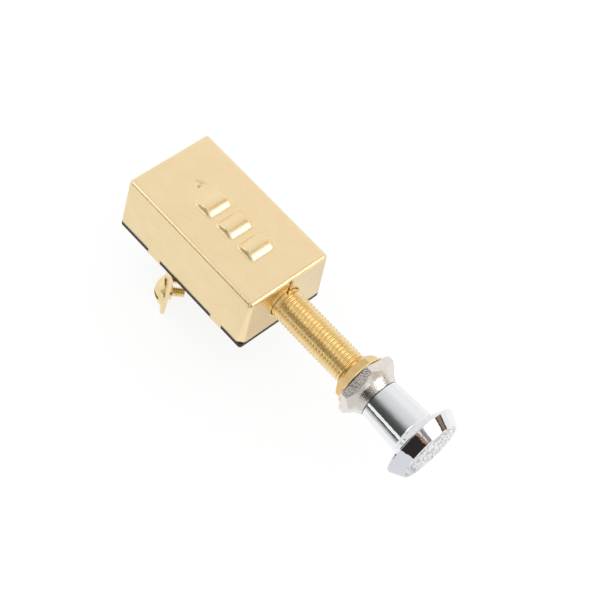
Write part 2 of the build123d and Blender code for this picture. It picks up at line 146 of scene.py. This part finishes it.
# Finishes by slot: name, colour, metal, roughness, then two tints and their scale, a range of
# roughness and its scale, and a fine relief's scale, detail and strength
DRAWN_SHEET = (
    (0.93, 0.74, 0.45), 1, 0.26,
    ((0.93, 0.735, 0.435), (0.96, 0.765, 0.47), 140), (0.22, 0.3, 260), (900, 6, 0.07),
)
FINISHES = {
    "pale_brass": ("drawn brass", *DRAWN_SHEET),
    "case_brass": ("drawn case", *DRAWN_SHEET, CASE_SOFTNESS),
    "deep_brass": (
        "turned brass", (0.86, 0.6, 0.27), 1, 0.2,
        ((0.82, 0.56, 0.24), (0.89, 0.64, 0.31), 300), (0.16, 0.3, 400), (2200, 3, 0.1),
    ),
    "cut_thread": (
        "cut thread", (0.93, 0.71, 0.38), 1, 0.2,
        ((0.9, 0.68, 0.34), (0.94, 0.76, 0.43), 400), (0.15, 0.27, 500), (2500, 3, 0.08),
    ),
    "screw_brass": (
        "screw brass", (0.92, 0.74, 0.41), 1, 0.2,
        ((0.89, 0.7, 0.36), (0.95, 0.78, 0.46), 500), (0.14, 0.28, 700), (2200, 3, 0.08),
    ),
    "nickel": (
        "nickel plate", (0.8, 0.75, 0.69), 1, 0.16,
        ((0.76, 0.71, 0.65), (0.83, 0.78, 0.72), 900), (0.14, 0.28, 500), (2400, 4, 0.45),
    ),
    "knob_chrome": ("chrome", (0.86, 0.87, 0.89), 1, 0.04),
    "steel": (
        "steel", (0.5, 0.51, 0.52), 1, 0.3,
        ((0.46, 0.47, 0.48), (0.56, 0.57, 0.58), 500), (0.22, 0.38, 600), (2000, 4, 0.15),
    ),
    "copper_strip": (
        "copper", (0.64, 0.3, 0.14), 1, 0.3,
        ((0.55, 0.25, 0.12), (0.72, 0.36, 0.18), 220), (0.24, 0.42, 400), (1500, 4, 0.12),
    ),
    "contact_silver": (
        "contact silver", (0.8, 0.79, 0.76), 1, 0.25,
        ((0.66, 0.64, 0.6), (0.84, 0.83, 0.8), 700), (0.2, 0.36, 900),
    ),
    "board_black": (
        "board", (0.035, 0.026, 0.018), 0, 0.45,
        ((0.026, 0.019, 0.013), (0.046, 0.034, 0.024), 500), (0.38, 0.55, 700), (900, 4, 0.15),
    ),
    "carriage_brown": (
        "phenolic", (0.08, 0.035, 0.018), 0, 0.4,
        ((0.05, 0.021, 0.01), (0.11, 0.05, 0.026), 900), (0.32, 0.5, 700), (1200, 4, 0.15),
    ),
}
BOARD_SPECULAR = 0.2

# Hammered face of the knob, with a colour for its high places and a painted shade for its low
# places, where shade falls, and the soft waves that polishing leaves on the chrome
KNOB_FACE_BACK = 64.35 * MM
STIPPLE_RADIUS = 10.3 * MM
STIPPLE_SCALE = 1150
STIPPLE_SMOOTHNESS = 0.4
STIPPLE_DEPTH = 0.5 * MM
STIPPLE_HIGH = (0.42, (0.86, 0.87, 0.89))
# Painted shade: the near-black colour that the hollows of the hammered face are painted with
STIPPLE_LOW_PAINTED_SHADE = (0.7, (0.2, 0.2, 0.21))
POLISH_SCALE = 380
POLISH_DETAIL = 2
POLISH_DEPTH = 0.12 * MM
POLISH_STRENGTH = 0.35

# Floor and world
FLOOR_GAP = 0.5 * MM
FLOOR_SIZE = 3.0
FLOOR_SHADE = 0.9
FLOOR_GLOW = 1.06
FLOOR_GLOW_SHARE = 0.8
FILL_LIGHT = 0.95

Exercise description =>
Give back all the data exactly as written.

Output of the task =>
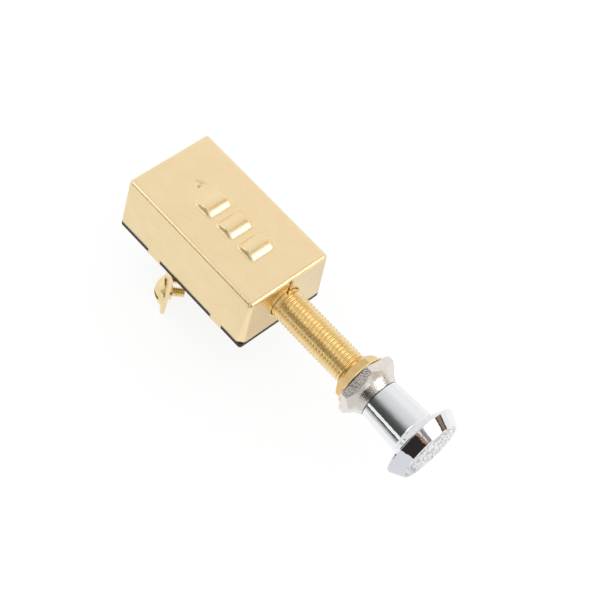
Write part 2 of the build123d and Blender code for this picture. It picks up at line 146 of scene.py. This part finishes it.
# Finishes by slot: name, colour, metal, roughness, then two tints and their scale, a range of
# roughness and its scale, and a fine relief's scale, detail and strength
DRAWN_SHEET = (
    (0.93, 0.74, 0.45), 1, 0.26,
    ((0.93, 0.735, 0.435), (0.96, 0.765, 0.47), 140), (0.22, 0.3, 260), (900, 6, 0.07),
)
FINISHES = {
    "pale_brass": ("drawn brass", *DRAWN_SHEET),
    "case_brass": ("drawn case", *DRAWN_SHEET, CASE_SOFTNESS),
    "deep_brass": (
        "turned brass", (0.86, 0.6, 0.27), 1, 0.2,
        ((0.82, 0.56, 0.24), (0.89, 0.64, 0.31), 300), (0.16, 0.3, 400), (2200, 3, 0.1),
    ),
    "cut_thread": (
        "cut thread", (0.93, 0.71, 0.38), 1, 0.2,
        ((0.9, 0.68, 0.34), (0.94, 0.76, 0.43), 400), (0.15, 0.27, 500), (2500, 3, 0.08),
    ),
    "screw_brass": (
        "screw brass", (0.92, 0.74, 0.41), 1, 0.2,
        ((0.89, 0.7, 0.36), (0.95, 0.78, 0.46), 500), (0.14, 0.28, 700), (2200, 3, 0.08),
    ),
    "nickel": (
        "nickel plate", (0.8, 0.75, 0.69), 1, 0.16,
        ((0.76, 0.71, 0.65), (0.83, 0.78, 0.72), 900), (0.14, 0.28, 500), (2400, 4, 0.45),
    ),
    "knob_chrome": ("chrome", (0.86, 0.87, 0.89), 1, 0.04),
    "steel": (
        "steel", (0.5, 0.51, 0.52), 1, 0.3,
        ((0.46, 0.47, 0.48), (0.56, 0.57, 0.58), 500), (0.22, 0.38, 600), (2000, 4, 0.15),
    ),
    "copper_strip": (
        "copper", (0.64, 0.3, 0.14), 1, 0.3,
        ((0.55, 0.25, 0.12), (0.72, 0.36, 0.18), 220), (0.24, 0.42, 400), (1500, 4, 0.12),
    ),
    "contact_silver": (
        "contact silver", (0.8, 0.79, 0.76), 1, 0.25,
        ((0.66, 0.64, 0.6), (0.84, 0.83, 0.8), 700), (0.2, 0.36, 900),
    ),
    "board_black": (
        "board", (0.035, 0.026, 0.018), 0, 0.45,
        ((0.026, 0.019, 0.013), (0.046, 0.034, 0.024), 500), (0.38, 0.55, 700), (900, 4, 0.15),
    ),
    "carriage_brown": (
        "phenolic", (0.08, 0.035, 0.018), 0, 0.4,
        ((0.05, 0.021, 0.01), (0.11, 0.05, 0.026), 900), (0.32, 0.5, 700), (1200, 4, 0.15),
    ),
}
BOARD_SPECULAR = 0.2

# Hammered face of the knob, with a colour for its high places and a painted shade for its low
# places, where shade falls, and the soft waves that polishing leaves on the chrome
KNOB_FACE_BACK = 64.35 * MM
STIPPLE_RADIUS = 10.3 * MM
STIPPLE_SCALE = 1150
STIPPLE_SMOOTHNESS = 0.4
STIPPLE_DEPTH = 0.5 * MM
STIPPLE_HIGH = (0.42, (0.86, 0.87, 0.89))
# Painted shade: the near-black colour that the hollows of the hammered face are painted with
STIPPLE_LOW_PAINTED_SHADE = (0.7, (0.2, 0.2, 0.21))
POLISH_SCALE = 380
POLISH_DETAIL = 2
POLISH_DEPTH = 0.12 * MM
POLISH_STRENGTH = 0.35

# Floor and world
FLOOR_GAP = 0.5 * MM
FLOOR_SIZE = 3.0
FLOOR_SHADE = 0.9
FLOOR_GLOW = 1.06
FLOOR_GLOW_SHARE = 0.8
FILL_LIGHT = 0.95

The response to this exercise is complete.